Page:Le Littré de la Grand'Côte, éd. 1903.pdf/328

Le texte de cette page a été corrigé et est conforme au fac-similé.

SEMPLE, s. m. — 1. Dans le métier de canut, antérieurement à la Jacquard, le semple était l’ensemble des cordes (voy. ce mot) qui répondait à ce qui est aujourd’hui l’ensemble des crochets. Une corde, appelée aussi lac, représentait ainsi autant d’arcades qu’il y a de chemins (voy. ce mot) dans la largeur de l’étoffe. Un gone, appelé tireur, ou une jeune fille, tirait l’un après l’autre, suivant l’ordre du dessin, les lacs destinés à enlever ainsi les fils, tandis que le canut sigrolait sa navette.

2. Cette disposition avec le nom a été conservée pour le métier à lire les dessins, nommé accrochage, et auquel est appendu le semple.
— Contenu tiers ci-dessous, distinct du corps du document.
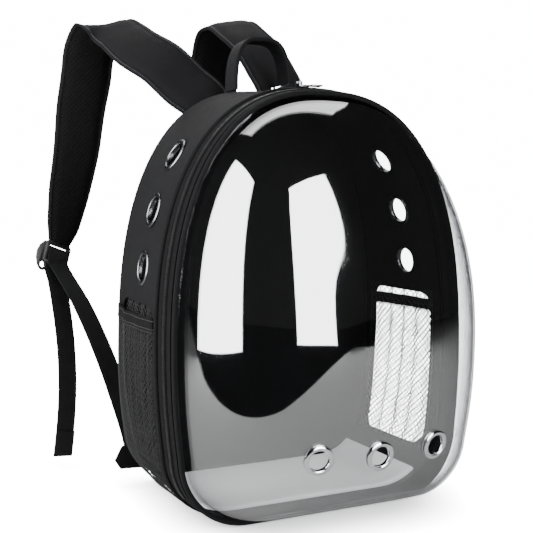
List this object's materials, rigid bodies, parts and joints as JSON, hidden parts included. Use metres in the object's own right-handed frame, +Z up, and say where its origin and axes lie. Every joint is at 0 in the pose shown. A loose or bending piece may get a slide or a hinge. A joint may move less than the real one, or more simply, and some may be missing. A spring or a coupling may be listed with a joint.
{
  "type": "pet carrier backpack",
  "caption": "Arched fabric pet carrier backpack with a clear bubble front, metal-rimmed air vents, mesh side pockets, padded shoulder straps and a grab handle.",
  "frame": {"origin": "middle of the base panel's underside, on the floor", "axes": "+Z up; the clear dome faces -Y and the shoulder straps stand behind, towards +Y; +X is to the right of someone who faces the dome"},
  "size_m": [0.4156, 0.4405, 0.5593],
  "materials": {
    "black_cloth": "plain-woven polyester, matt",
    "black_trim": "woven webbing and piping",
    "black_net": "open warp-knit mesh",
    "clear_plastic": "clear, polished",
    "pale_mat": "smooth, pale grey",
    "chrome": "polished",
    "dark_nickel": "polished, dark",
    "black_plastic": "moulded, satin"
  },
  "bodies": {
    "bag": {"dome": "clear_plastic", "side_wall_left": "black_cloth", "side_wall_right": "black_cloth", "top_wall": "black_cloth", "base_panel": "black_cloth", "back_panel": "black_cloth", "back_piping": "black_trim", "front_piping": "black_trim", "dome_piping": "black_trim", "zipper_tape": "black_trim", "zipper_coil": "black_plastic", "floor_mat": "pale_mat", "zipper_slider_left": "dark_nickel", "zipper_slider_right": "dark_nickel", "grab_handle": "black_trim", "window_net_left": "black_net", "pocket_net_left": "black_net", "pocket_band_left": "black_trim", "shoulder_strap_left": "black_cloth", "strap_lock_left": "black_plastic", "lower_webbing_left": "black_trim", "webbing_tail_left": "black_trim", "strap_anchor_left": "black_trim", "side_vent_left_1": "dark_nickel", "side_vent_left_2": "dark_nickel", "side_vent_left_3": "dark_nickel", "window_net_right": "black_net", "pocket_net_right": "black_net", "pocket_band_right": "black_trim", "shoulder_strap_right": "black_cloth", "strap_lock_right": "black_plastic", "lower_webbing_right": "black_trim", "webbing_tail_right": "black_trim", "strap_anchor_right": "black_trim", "side_vent_right_1": "dark_nickel", "side_vent_right_2": "dark_nickel", "side_vent_right_3": "dark_nickel", "dome_vent_1": "chrome", "dome_vent_2": "chrome", "dome_vent_3": "chrome"},
    "pull": {"zipper_pull": "chrome"}
  },
  "joints": [
    {"name": "pull_swing", "type": "hinge", "parent": "bag", "child": "pull", "pos_m": [-0.02273, -0.09504, 0.44291], "axis": [0, 1, 0], "range_deg": [0, 170]}
  ]
}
Le liseur prend les cordes du semple dans l’ordre du dessin, et il introduit par derrière une corde transversale pour que les cordes qu’il prend ne se confondent pas avec celles qu’il doit laisser. Quand l’ouvrier a lu ainsi un certain nombre de coups, il tire cette corde transversale qui amène les cordes du semple qu’il a prises. À ces cordes correspondent des emporte-pièces qui s’abaissent et qui, passés sous une presse, destinée à recevoir les cartons, percent les trous. Ce système primitif a été remplacé par une machine appelée l’Accéléré, qui fait le travail plus rapidement, mais qui est basée sur le même principe.

SENÈPI, s. f. — Graine de moutarde. — C’est l’unique mot chez nous où i soit posttonique, c’est-à-dire ne se prononce presque pas. Aussi senèpi est-il un mot patois conservé. — De sinapia pour sinapim.

SENÈPON, SÈNEPON, s. m. — Rougeole. Y a Cadet qu’est tout fatigué. Je crois ben que c’est le sènepon. Par extension, se dit quelquefois de la scarlatine. — De sinopis, couleur rouge faite avec de la terre de Sinope.

Seneçon. On donne aussi quelquefois ce nom au plantain. Évidemment corruption de seneçon, sous l’influence de senapi, moutarde (de sinapia pour sinapim). Le mot existe en patois.

SENS (san). — Sens devant dimanche, Sens devant derrière. T’as metu ta coiffe sens devant dimanche.

Y a pas de bon sens !… S’y a du bon sens ! Exclamations qui se disent lorsqu’on voit quelque chose d’absolument anormal. Les femmes qui vont maintenant en vélocipatte ! S’y a du bon sens !

Se faire du bon sens, du mauvais sens. C’est ainsi qu’on doit l’écrire, car c’est bien sens et non sang, que nous avons en vue, ainsi que l’indique la prononciation san et non sanque. — À part ça, le brave Bonhote veut qu’on dise faire du mauvais sang, et non se faire, sous prétexte qu’il n’y a pas d’exemple dans les dictionnaires ! S’y a du bon sens ! Les dictionnaires ne peuvent cependant pas tout mettre ! Mais précisément la dernière édit. de l’Acad. donne en exemple : « Se faire du bon sang. »

SENSIBLE. — Sensible comme un organsin brûlé à la teinture. Se dit d’un cœur très sensible, vu que l’organsin brûlé à la teinture tombe en bave rien qu’en le regardant.

Avoir les bôyes sensibles autant le cœur d’une fille. Se dit des personnes très sujettes à avoir le ventre dérangé.

SENTINELLE. — Nous faisons ce mot masculin : un sentinelle ; équivalent de Suisse, qui ne quitte pas le pied du mur où on l’a mis en faction.

SENTIR. — Ça sent le sapin. Se dit d’un malade dont la maladie est jugée mortelle.

Ça sent le Saint-Just, même sens. Cette expression a son origine dans ce fait qu’à la Révolution, les cimetières à l’intérieur de la ville ayant été supprimés, on enterra soit à la Guillotière, soit à Saint-Just dans un cimetière dont le terrain fait aujourd’hui partie du monastère des Sœurs de la Visitation. Les télégraphes aériens furent bâtis sur ce terrain, quand celui-ci eut été désaffecté, et pendant longtemps, en suivant le raidillon qui y conduisait, on pouvait voir encore des tombes en marbre, encastrées dans le mur de clôture. Ce fut M. Fay de Sathonay, maire de Lyon, mort en 1812, qui fit transporter le cimetière à Loyasse. L’expression s’est conservée malgré le déplacement du cimetière. — Dans les premières années du siècle, ma mère avait une sœur qui tomba malade. On envoya chercher M. X…, médecin, qui, en se retirant eut le courage de dire à ma grand’mère : Ça sent le Saint-Just. Ma grand’mère indignée le poussa dehors en refermant la porte.